* _Work to do_
Return the full material exactly.

* _Material provided_
>>>

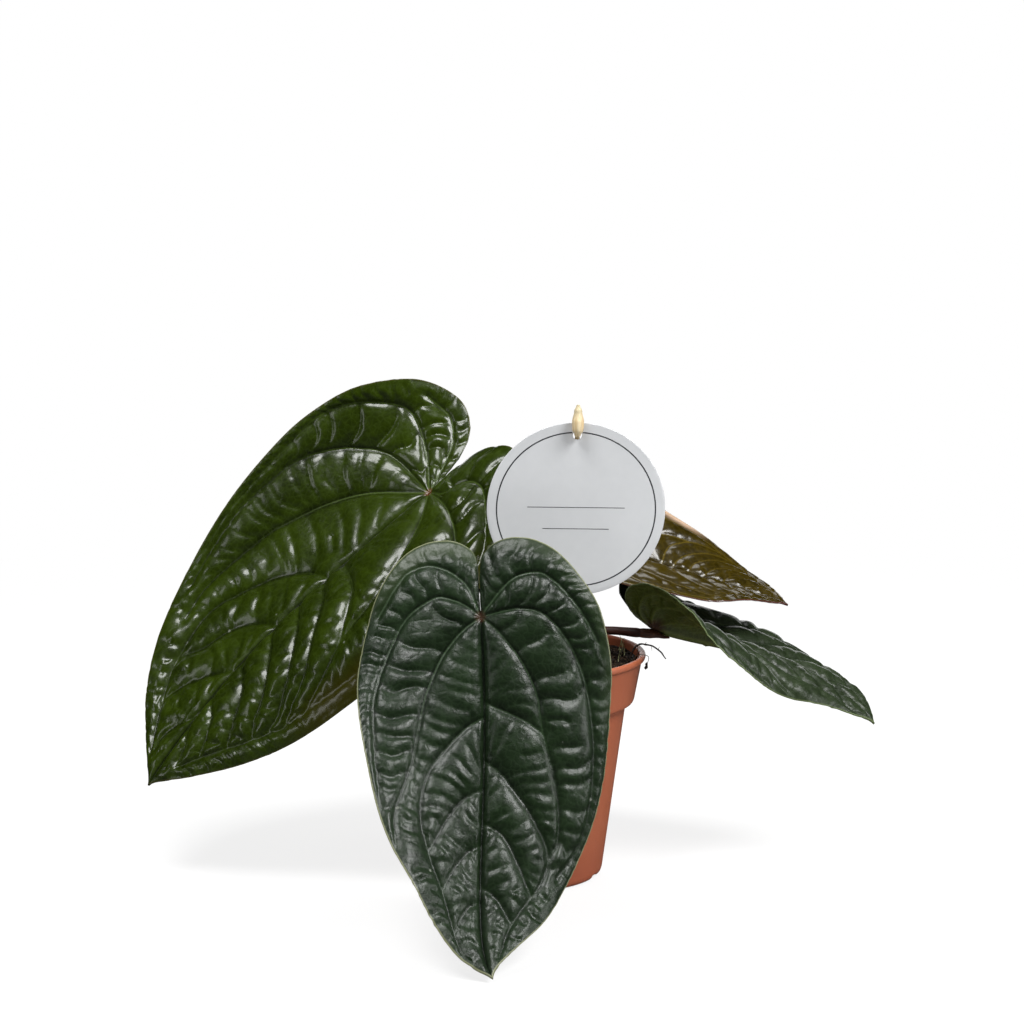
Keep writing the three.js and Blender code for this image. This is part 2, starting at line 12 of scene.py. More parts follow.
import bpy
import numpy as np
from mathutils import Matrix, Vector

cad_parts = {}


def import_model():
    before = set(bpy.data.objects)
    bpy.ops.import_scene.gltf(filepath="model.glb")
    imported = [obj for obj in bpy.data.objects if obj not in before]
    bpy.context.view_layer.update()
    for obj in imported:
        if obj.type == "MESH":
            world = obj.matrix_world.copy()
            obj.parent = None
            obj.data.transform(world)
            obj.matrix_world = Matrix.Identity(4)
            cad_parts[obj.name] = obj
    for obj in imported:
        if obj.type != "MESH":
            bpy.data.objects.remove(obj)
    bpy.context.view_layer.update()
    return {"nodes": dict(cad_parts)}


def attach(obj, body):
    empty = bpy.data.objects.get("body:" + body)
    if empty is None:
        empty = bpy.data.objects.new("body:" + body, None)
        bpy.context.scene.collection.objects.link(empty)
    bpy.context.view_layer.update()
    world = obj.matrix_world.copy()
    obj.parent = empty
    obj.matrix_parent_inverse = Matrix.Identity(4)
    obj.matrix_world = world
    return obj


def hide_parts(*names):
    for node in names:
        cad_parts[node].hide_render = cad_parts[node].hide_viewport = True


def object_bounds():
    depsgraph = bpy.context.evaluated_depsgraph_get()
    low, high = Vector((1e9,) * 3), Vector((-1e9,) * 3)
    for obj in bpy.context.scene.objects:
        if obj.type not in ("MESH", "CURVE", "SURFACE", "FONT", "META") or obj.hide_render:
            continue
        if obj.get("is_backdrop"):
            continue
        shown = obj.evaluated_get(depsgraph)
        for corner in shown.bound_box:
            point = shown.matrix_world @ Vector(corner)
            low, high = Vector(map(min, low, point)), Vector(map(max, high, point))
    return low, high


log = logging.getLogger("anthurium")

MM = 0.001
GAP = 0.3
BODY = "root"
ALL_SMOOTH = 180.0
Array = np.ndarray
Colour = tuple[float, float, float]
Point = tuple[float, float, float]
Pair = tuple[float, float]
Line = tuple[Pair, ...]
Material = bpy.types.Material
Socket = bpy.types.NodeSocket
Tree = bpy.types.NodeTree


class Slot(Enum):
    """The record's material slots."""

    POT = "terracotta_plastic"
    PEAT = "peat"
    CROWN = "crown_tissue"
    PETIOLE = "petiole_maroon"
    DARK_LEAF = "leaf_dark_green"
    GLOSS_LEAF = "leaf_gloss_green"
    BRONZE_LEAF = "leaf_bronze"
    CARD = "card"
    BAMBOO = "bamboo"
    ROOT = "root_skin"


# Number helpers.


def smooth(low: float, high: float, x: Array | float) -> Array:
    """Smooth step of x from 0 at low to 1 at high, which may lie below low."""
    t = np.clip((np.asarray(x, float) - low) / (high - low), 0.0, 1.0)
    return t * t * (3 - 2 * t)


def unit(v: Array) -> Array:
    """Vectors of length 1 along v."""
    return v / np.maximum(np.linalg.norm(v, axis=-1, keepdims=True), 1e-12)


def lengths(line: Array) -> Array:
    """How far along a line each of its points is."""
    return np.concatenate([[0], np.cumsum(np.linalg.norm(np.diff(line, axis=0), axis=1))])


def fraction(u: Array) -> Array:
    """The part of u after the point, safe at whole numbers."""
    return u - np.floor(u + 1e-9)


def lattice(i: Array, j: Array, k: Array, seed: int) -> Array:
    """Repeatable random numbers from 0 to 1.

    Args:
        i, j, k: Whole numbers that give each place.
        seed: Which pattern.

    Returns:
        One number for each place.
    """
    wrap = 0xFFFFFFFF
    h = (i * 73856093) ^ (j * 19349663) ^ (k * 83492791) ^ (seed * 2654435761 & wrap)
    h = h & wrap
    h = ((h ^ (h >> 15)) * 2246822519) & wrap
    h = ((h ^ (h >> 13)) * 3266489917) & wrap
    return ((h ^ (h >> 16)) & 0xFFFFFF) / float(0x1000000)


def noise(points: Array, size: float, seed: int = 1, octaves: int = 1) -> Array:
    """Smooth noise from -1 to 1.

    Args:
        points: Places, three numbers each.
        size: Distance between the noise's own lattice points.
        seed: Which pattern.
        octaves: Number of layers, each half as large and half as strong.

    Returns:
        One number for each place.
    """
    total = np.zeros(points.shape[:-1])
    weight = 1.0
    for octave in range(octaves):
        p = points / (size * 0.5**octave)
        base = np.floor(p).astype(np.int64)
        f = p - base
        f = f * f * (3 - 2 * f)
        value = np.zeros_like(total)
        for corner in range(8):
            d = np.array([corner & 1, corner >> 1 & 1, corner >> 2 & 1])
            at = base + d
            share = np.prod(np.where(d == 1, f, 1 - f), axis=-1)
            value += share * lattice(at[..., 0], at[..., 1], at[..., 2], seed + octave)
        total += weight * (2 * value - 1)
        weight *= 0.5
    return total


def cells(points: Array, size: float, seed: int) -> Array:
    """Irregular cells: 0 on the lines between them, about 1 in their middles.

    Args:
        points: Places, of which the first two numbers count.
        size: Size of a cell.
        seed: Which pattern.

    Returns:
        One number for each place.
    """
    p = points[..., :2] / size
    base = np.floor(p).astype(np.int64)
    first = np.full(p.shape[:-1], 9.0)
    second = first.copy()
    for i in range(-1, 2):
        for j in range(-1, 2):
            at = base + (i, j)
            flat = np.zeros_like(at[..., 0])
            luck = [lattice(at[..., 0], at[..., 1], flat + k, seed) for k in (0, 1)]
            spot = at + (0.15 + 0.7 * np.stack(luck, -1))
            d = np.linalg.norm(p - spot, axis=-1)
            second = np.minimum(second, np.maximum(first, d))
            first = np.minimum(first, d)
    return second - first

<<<

* _Written response_
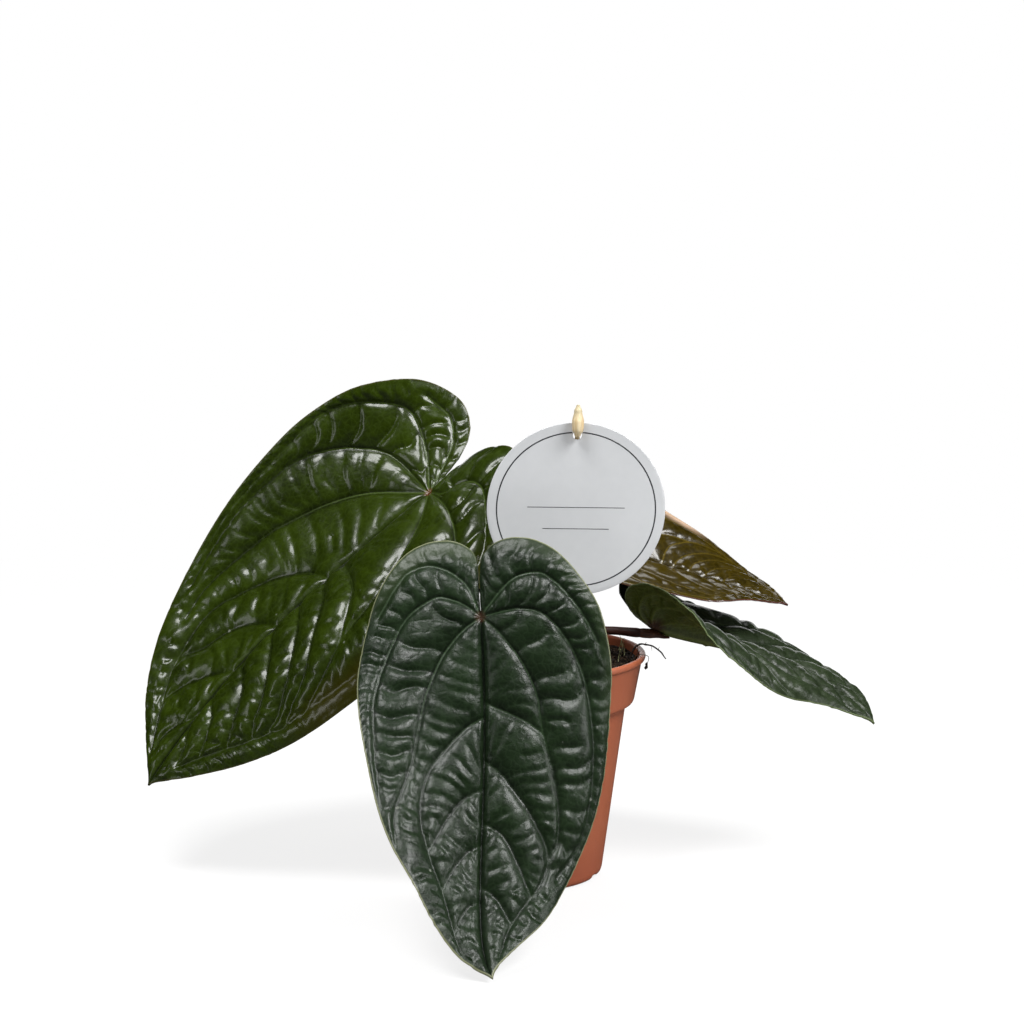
Keep writing the three.js and Blender code for this image. This is part 2, starting at line 12 of scene.py. More parts follow.
import bpy
import numpy as np
from mathutils import Matrix, Vector

cad_parts = {}


def import_model():
    before = set(bpy.data.objects)
    bpy.ops.import_scene.gltf(filepath="model.glb")
    imported = [obj for obj in bpy.data.objects if obj not in before]
    bpy.context.view_layer.update()
    for obj in imported:
        if obj.type == "MESH":
            world = obj.matrix_world.copy()
            obj.parent = None
            obj.data.transform(world)
            obj.matrix_world = Matrix.Identity(4)
            cad_parts[obj.name] = obj
    for obj in imported:
        if obj.type != "MESH":
            bpy.data.objects.remove(obj)
    bpy.context.view_layer.update()
    return {"nodes": dict(cad_parts)}


def attach(obj, body):
    empty = bpy.data.objects.get("body:" + body)
    if empty is None:
        empty = bpy.data.objects.new("body:" + body, None)
        bpy.context.scene.collection.objects.link(empty)
    bpy.context.view_layer.update()
    world = obj.matrix_world.copy()
    obj.parent = empty
    obj.matrix_parent_inverse = Matrix.Identity(4)
    obj.matrix_world = world
    return obj


def hide_parts(*names):
    for node in names:
        cad_parts[node].hide_render = cad_parts[node].hide_viewport = True


def object_bounds():
    depsgraph = bpy.context.evaluated_depsgraph_get()
    low, high = Vector((1e9,) * 3), Vector((-1e9,) * 3)
    for obj in bpy.context.scene.objects:
        if obj.type not in ("MESH", "CURVE", "SURFACE", "FONT", "META") or obj.hide_render:
            continue
        if obj.get("is_backdrop"):
            continue
        shown = obj.evaluated_get(depsgraph)
        for corner in shown.bound_box:
            point = shown.matrix_world @ Vector(corner)
            low, high = Vector(map(min, low, point)), Vector(map(max, high, point))
    return low, high


log = logging.getLogger("anthurium")

MM = 0.001
GAP = 0.3
BODY = "root"
ALL_SMOOTH = 180.0
Array = np.ndarray
Colour = tuple[float, float, float]
Point = tuple[float, float, float]
Pair = tuple[float, float]
Line = tuple[Pair, ...]
Material = bpy.types.Material
Socket = bpy.types.NodeSocket
Tree = bpy.types.NodeTree


class Slot(Enum):
    """The record's material slots."""

    POT = "terracotta_plastic"
    PEAT = "peat"
    CROWN = "crown_tissue"
    PETIOLE = "petiole_maroon"
    DARK_LEAF = "leaf_dark_green"
    GLOSS_LEAF = "leaf_gloss_green"
    BRONZE_LEAF = "leaf_bronze"
    CARD = "card"
    BAMBOO = "bamboo"
    ROOT = "root_skin"


# Number helpers.


def smooth(low: float, high: float, x: Array | float) -> Array:
    """Smooth step of x from 0 at low to 1 at high, which may lie below low."""
    t = np.clip((np.asarray(x, float) - low) / (high - low), 0.0, 1.0)
    return t * t * (3 - 2 * t)


def unit(v: Array) -> Array:
    """Vectors of length 1 along v."""
    return v / np.maximum(np.linalg.norm(v, axis=-1, keepdims=True), 1e-12)


def lengths(line: Array) -> Array:
    """How far along a line each of its points is."""
    return np.concatenate([[0], np.cumsum(np.linalg.norm(np.diff(line, axis=0), axis=1))])


def fraction(u: Array) -> Array:
    """The part of u after the point, safe at whole numbers."""
    return u - np.floor(u + 1e-9)


def lattice(i: Array, j: Array, k: Array, seed: int) -> Array:
    """Repeatable random numbers from 0 to 1.

    Args:
        i, j, k: Whole numbers that give each place.
        seed: Which pattern.

    Returns:
        One number for each place.
    """
    wrap = 0xFFFFFFFF
    h = (i * 73856093) ^ (j * 19349663) ^ (k * 83492791) ^ (seed * 2654435761 & wrap)
    h = h & wrap
    h = ((h ^ (h >> 15)) * 2246822519) & wrap
    h = ((h ^ (h >> 13)) * 3266489917) & wrap
    return ((h ^ (h >> 16)) & 0xFFFFFF) / float(0x1000000)


def noise(points: Array, size: float, seed: int = 1, octaves: int = 1) -> Array:
    """Smooth noise from -1 to 1.

    Args:
        points: Places, three numbers each.
        size: Distance between the noise's own lattice points.
        seed: Which pattern.
        octaves: Number of layers, each half as large and half as strong.

    Returns:
        One number for each place.
    """
    total = np.zeros(points.shape[:-1])
    weight = 1.0
    for octave in range(octaves):
        p = points / (size * 0.5**octave)
        base = np.floor(p).astype(np.int64)
        f = p - base
        f = f * f * (3 - 2 * f)
        value = np.zeros_like(total)
        for corner in range(8):
            d = np.array([corner & 1, corner >> 1 & 1, corner >> 2 & 1])
            at = base + d
            share = np.prod(np.where(d == 1, f, 1 - f), axis=-1)
            value += share * lattice(at[..., 0], at[..., 1], at[..., 2], seed + octave)
        total += weight * (2 * value - 1)
        weight *= 0.5
    return total


def cells(points: Array, size: float, seed: int) -> Array:
    """Irregular cells: 0 on the lines between them, about 1 in their middles.

    Args:
        points: Places, of which the first two numbers count.
        size: Size of a cell.
        seed: Which pattern.

    Returns:
        One number for each place.
    """
    p = points[..., :2] / size
    base = np.floor(p).astype(np.int64)
    first = np.full(p.shape[:-1], 9.0)
    second = first.copy()
    for i in range(-1, 2):
        for j in range(-1, 2):
            at = base + (i, j)
            flat = np.zeros_like(at[..., 0])
            luck = [lattice(at[..., 0], at[..., 1], flat + k, seed) for k in (0, 1)]
            spot = at + (0.15 + 0.7 * np.stack(luck, -1))
            d = np.linalg.norm(p - spot, axis=-1)
            second = np.minimum(second, np.maximum(first, d))
            first = np.minimum(first, d)
    return second - first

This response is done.